----- Material provided

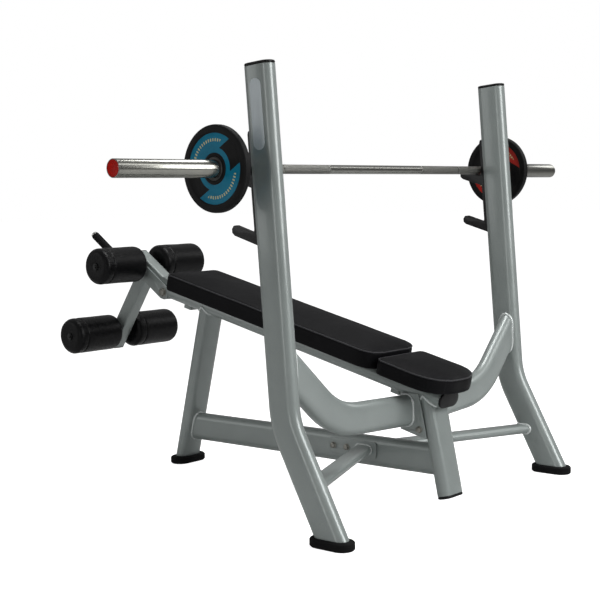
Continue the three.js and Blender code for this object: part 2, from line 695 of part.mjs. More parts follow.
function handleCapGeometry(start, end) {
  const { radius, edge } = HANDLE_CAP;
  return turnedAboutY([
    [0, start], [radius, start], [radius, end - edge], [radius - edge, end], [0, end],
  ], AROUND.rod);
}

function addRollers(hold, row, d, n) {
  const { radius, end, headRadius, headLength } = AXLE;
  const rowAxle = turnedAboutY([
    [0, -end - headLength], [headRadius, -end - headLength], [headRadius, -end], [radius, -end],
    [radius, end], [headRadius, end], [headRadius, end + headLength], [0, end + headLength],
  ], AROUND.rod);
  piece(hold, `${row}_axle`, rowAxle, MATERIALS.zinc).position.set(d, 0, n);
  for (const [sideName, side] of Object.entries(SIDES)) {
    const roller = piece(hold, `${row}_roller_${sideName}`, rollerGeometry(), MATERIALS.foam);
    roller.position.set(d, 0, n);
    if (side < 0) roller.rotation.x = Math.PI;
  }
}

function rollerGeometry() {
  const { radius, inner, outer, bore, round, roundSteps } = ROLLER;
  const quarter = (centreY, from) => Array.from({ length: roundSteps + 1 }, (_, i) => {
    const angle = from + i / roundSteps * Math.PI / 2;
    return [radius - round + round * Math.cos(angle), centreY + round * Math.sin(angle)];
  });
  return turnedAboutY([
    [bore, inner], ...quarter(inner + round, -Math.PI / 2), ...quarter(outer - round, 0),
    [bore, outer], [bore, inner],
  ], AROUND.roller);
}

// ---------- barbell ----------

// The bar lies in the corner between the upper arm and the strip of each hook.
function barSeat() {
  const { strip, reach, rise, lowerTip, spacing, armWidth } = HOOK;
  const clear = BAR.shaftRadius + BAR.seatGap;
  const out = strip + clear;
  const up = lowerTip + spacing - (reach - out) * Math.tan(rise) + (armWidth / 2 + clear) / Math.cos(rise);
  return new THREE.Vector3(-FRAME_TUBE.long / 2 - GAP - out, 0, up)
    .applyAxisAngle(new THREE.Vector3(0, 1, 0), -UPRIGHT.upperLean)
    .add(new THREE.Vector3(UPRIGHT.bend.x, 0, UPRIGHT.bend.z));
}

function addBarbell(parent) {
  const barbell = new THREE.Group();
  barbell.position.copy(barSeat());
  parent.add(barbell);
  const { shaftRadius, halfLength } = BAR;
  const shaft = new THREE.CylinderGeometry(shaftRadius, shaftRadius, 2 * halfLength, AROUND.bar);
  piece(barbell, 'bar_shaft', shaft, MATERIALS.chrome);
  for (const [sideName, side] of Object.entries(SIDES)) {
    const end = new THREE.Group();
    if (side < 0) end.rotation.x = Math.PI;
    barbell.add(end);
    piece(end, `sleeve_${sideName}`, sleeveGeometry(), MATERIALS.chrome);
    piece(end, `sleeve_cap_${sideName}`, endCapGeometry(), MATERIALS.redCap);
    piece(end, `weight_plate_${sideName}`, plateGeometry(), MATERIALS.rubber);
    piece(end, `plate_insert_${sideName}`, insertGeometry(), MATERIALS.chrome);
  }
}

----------
----- Material provided

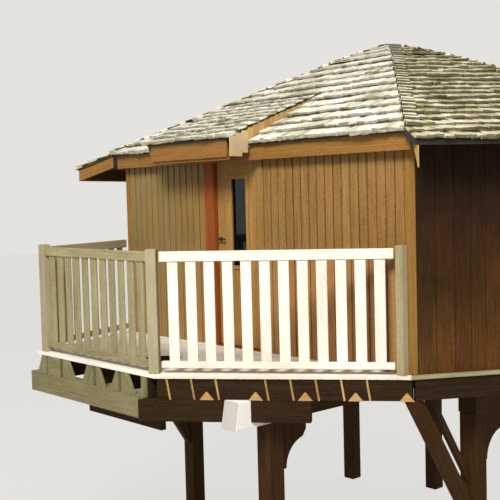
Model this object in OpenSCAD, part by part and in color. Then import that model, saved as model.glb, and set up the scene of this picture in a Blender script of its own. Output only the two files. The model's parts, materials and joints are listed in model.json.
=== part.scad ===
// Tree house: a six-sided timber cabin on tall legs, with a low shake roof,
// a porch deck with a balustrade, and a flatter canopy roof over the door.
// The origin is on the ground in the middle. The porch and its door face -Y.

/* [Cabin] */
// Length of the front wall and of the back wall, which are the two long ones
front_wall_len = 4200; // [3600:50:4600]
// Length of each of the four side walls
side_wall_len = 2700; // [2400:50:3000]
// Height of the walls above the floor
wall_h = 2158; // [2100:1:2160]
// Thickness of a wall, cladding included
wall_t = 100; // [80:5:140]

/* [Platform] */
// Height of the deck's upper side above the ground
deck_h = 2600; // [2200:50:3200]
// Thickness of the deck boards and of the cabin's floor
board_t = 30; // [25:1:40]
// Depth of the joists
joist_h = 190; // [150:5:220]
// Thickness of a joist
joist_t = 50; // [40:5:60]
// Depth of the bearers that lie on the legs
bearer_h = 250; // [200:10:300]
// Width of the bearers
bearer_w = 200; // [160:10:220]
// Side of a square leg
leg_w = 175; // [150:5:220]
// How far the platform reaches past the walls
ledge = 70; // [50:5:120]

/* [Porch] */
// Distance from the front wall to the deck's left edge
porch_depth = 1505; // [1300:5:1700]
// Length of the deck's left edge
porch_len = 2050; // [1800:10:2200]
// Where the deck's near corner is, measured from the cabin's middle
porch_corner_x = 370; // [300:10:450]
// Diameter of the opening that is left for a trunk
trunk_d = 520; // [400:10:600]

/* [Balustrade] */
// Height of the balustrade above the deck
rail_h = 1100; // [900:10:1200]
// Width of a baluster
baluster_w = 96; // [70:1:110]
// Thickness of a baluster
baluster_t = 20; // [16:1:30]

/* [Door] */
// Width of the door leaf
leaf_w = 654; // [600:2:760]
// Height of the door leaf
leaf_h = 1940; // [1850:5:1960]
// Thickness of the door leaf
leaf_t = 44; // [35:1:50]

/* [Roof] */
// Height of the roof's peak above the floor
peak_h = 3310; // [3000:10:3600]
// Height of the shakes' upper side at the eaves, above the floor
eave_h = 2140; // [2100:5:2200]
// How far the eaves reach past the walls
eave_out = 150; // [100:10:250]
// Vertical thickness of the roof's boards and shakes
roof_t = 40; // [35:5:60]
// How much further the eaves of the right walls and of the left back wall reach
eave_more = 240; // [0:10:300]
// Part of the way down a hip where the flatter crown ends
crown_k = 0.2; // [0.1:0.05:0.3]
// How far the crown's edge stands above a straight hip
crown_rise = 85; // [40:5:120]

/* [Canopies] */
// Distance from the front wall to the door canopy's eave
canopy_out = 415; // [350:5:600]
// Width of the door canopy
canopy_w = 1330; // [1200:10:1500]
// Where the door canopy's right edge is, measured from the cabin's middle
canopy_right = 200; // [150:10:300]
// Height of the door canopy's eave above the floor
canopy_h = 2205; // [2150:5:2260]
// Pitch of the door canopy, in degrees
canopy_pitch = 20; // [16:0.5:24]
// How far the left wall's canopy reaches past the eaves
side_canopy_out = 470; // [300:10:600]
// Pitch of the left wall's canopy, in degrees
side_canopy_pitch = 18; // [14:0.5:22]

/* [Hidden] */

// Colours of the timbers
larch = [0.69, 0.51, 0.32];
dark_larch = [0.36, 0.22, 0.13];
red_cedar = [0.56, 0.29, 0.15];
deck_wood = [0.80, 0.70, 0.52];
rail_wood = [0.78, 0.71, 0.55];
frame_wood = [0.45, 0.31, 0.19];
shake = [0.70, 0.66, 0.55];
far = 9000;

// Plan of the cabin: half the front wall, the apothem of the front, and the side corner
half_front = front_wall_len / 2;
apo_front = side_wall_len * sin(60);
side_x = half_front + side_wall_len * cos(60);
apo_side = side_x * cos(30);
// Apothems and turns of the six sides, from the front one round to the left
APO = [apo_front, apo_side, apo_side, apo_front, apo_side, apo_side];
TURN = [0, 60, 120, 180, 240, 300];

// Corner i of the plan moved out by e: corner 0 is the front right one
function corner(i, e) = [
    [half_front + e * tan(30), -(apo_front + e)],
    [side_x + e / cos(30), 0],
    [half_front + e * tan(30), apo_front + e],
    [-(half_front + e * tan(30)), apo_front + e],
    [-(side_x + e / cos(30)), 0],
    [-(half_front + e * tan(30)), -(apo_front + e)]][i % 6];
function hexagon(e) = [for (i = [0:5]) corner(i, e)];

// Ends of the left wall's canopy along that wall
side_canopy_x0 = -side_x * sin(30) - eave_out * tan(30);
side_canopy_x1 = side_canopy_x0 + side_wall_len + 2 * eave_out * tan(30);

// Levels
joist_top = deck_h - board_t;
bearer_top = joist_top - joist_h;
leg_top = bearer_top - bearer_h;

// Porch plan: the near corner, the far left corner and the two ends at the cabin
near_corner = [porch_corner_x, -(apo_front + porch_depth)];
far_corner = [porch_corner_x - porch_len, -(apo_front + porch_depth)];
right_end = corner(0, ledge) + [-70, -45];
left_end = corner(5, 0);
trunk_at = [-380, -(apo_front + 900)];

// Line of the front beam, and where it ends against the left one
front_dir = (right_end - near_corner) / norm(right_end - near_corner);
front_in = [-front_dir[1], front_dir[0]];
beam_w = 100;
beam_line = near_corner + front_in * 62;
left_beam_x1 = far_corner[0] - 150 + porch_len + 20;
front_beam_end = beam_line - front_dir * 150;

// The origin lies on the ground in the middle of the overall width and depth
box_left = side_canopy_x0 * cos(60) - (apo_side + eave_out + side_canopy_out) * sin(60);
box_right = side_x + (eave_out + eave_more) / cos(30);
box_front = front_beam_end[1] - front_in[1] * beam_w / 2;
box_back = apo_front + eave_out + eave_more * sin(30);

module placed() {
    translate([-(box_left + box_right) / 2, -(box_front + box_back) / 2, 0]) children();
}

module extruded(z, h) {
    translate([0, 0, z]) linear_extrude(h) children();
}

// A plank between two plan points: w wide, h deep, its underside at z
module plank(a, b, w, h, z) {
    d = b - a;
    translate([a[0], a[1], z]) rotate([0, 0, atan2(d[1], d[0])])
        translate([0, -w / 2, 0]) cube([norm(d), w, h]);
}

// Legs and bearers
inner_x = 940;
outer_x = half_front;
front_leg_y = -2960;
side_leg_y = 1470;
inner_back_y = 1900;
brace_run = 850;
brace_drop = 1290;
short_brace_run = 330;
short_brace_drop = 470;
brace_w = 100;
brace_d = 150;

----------
----- Material provided

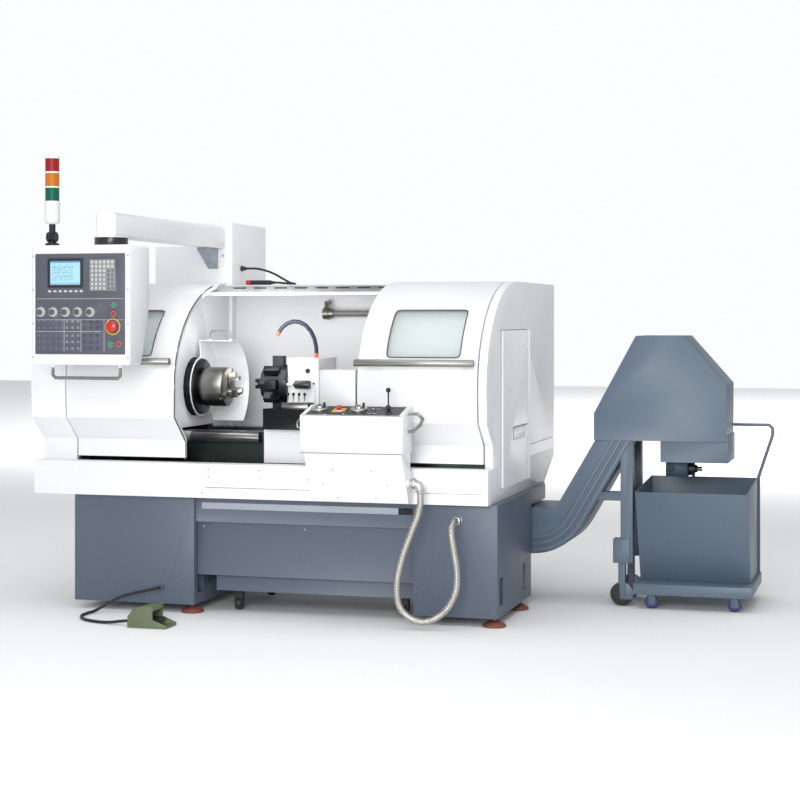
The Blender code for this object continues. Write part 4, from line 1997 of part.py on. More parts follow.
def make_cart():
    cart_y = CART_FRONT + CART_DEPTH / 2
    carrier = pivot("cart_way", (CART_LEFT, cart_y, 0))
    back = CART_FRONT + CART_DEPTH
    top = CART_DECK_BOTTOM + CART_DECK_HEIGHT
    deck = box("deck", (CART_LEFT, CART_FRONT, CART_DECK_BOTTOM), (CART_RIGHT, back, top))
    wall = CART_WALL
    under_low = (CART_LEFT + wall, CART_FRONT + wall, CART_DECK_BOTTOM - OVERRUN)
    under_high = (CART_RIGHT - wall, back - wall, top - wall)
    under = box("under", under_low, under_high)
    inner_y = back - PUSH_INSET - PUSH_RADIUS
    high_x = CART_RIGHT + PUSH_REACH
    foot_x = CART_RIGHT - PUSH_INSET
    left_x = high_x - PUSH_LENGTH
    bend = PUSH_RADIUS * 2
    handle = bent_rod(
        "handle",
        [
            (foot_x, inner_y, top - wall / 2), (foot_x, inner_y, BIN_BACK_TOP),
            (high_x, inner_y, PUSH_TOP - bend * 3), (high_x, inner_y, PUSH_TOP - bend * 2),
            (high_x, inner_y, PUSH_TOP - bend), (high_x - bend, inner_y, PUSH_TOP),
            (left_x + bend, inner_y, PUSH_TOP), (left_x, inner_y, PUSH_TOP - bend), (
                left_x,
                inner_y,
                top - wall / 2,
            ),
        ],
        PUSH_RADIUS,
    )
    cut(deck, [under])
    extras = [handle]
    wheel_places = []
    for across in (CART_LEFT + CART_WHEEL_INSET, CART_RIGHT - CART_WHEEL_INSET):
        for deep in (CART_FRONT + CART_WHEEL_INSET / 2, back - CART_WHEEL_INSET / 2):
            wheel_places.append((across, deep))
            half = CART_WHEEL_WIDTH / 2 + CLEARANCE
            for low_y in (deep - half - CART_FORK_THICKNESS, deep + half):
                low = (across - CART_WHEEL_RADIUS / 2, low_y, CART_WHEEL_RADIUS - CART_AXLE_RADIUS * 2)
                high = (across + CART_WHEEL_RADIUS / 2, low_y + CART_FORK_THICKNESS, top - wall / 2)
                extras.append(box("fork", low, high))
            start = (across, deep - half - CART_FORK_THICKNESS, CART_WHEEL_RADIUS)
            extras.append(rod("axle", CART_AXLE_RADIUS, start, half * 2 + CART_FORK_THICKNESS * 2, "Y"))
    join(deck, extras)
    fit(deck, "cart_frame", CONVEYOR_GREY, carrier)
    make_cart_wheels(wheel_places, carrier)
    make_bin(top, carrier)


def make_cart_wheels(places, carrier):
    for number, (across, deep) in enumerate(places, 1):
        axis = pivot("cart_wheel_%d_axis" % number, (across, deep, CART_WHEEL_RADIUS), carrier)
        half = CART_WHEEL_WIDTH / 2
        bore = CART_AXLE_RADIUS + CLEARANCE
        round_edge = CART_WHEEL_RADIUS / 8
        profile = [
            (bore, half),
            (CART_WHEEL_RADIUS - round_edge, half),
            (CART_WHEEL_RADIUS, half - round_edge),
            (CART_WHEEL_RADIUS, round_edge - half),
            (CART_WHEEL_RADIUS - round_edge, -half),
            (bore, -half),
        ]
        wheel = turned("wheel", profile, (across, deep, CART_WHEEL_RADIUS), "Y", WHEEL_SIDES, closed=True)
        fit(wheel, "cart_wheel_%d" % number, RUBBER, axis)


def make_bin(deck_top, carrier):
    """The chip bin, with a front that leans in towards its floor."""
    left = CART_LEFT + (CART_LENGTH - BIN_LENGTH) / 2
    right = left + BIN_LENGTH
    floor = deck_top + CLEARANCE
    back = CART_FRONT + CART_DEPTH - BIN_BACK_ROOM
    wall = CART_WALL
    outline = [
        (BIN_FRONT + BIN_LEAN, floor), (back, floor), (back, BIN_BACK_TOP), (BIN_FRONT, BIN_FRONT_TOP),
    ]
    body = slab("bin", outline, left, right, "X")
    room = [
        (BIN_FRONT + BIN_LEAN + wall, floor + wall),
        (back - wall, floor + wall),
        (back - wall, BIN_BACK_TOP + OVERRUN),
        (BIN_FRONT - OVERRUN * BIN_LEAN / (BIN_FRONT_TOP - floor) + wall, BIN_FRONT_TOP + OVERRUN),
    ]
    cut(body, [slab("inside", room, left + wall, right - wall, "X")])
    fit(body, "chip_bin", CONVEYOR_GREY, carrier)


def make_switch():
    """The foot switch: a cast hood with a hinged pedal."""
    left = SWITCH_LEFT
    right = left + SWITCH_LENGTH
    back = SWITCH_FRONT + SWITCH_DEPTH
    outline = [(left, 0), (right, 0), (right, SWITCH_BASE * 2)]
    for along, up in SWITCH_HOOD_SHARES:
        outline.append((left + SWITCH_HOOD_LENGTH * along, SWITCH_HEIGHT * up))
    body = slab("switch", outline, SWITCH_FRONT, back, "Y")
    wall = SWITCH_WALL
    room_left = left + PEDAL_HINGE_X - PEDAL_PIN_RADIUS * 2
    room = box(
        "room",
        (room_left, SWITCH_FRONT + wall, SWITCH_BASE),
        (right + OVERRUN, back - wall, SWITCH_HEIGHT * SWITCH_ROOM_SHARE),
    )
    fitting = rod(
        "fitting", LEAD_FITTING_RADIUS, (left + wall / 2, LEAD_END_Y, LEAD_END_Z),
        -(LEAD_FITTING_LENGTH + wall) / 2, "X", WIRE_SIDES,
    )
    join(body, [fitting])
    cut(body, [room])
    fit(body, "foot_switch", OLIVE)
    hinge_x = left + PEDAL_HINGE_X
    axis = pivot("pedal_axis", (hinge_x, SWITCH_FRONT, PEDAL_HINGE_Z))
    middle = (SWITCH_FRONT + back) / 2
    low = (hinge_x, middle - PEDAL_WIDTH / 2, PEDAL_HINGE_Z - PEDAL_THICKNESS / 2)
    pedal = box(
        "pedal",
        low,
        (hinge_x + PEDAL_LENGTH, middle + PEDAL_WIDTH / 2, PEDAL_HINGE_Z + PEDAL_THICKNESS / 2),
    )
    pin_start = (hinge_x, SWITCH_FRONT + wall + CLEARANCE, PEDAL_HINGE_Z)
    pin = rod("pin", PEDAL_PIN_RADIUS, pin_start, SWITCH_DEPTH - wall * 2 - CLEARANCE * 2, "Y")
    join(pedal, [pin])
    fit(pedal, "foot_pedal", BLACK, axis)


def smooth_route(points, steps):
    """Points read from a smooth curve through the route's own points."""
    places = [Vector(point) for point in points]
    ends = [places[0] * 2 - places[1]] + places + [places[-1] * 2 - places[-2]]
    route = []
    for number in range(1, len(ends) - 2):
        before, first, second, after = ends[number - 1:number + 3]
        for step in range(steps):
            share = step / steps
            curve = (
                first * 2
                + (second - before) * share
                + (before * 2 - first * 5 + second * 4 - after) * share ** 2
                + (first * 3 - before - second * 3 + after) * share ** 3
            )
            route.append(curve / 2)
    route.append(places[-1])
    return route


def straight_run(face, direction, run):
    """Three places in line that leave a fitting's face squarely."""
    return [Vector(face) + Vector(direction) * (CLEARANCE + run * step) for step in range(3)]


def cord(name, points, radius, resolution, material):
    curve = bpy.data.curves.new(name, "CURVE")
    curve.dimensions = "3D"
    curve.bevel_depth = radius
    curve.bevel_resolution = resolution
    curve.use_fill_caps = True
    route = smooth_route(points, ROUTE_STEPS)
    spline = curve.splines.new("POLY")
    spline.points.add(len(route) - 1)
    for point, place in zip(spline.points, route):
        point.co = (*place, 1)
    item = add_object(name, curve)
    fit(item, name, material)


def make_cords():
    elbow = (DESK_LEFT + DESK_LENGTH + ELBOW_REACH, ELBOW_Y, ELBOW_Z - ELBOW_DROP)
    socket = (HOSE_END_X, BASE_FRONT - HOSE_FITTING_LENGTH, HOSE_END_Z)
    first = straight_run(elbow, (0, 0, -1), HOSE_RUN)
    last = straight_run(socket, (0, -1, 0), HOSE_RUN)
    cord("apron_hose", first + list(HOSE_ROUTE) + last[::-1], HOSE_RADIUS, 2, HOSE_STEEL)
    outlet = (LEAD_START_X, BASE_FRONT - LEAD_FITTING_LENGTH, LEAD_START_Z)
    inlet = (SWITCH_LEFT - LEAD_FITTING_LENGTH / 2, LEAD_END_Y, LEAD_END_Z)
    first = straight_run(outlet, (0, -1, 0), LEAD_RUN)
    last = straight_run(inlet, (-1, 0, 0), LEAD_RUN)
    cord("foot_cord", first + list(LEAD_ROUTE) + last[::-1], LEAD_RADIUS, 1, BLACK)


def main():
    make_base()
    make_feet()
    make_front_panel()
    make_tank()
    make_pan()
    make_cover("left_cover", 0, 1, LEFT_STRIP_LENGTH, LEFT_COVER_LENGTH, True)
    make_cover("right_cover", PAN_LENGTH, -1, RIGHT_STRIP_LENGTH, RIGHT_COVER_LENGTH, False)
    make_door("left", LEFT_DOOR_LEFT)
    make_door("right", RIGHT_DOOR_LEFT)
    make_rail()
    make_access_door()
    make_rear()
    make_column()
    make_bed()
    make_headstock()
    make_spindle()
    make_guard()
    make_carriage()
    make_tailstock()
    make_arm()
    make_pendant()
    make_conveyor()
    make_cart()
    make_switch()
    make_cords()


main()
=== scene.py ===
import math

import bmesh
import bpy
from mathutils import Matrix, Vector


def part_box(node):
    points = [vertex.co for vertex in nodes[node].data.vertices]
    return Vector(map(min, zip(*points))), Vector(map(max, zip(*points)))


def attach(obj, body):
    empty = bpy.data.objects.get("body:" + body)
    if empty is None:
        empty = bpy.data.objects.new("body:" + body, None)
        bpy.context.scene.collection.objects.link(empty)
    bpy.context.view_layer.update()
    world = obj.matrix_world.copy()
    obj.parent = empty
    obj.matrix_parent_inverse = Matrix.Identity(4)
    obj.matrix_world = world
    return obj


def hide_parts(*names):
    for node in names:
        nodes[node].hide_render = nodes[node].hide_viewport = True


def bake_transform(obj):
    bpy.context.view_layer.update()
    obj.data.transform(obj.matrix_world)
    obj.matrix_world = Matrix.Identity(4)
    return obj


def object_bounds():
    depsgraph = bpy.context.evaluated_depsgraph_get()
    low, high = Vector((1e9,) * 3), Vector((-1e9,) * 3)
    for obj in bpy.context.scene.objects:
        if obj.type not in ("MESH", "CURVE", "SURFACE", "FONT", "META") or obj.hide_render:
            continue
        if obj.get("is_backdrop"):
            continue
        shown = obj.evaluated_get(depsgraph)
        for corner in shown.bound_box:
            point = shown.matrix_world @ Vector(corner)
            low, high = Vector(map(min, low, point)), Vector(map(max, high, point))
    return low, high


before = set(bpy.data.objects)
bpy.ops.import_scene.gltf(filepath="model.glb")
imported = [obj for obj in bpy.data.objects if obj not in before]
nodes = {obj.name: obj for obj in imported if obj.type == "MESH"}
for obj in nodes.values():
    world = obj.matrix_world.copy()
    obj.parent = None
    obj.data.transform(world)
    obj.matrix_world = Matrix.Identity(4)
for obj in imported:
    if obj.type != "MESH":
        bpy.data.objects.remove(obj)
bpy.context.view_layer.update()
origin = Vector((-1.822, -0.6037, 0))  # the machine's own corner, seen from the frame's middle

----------

**Stated exercise:**
Go through the material above and output exactly the lines from the one containing "make_rear()" through the one containing "for corner in".

**In response:**
    make_rear()
    make_column()
    make_bed()
    make_headstock()
    make_spindle()
    make_guard()
    make_carriage()
    make_tailstock()
    make_arm()
    make_pendant()
    make_conveyor()
    make_cart()
    make_switch()
    make_cords()


main()
=== scene.py ===
import math

import bmesh
import bpy
from mathutils import Matrix, Vector


def part_box(node):
    points = [vertex.co for vertex in nodes[node].data.vertices]
    return Vector(map(min, zip(*points))), Vector(map(max, zip(*points)))


def attach(obj, body):
    empty = bpy.data.objects.get("body:" + body)
    if empty is None:
        empty = bpy.data.objects.new("body:" + body, None)
        bpy.context.scene.collection.objects.link(empty)
    bpy.context.view_layer.update()
    world = obj.matrix_world.copy()
    obj.parent = empty
    obj.matrix_parent_inverse = Matrix.Identity(4)
    obj.matrix_world = world
    return obj


def hide_parts(*names):
    for node in names:
        nodes[node].hide_render = nodes[node].hide_viewport = True


def bake_transform(obj):
    bpy.context.view_layer.update()
    obj.data.transform(obj.matrix_world)
    obj.matrix_world = Matrix.Identity(4)
    return obj


def object_bounds():
    depsgraph = bpy.context.evaluated_depsgraph_get()
    low, high = Vector((1e9,) * 3), Vector((-1e9,) * 3)
    for obj in bpy.context.scene.objects:
        if obj.type not in ("MESH", "CURVE", "SURFACE", "FONT", "META") or obj.hide_render:
            continue
        if obj.get("is_backdrop"):
            continue
        shown = obj.evaluated_get(depsgraph)
        for corner in shown.bound_box:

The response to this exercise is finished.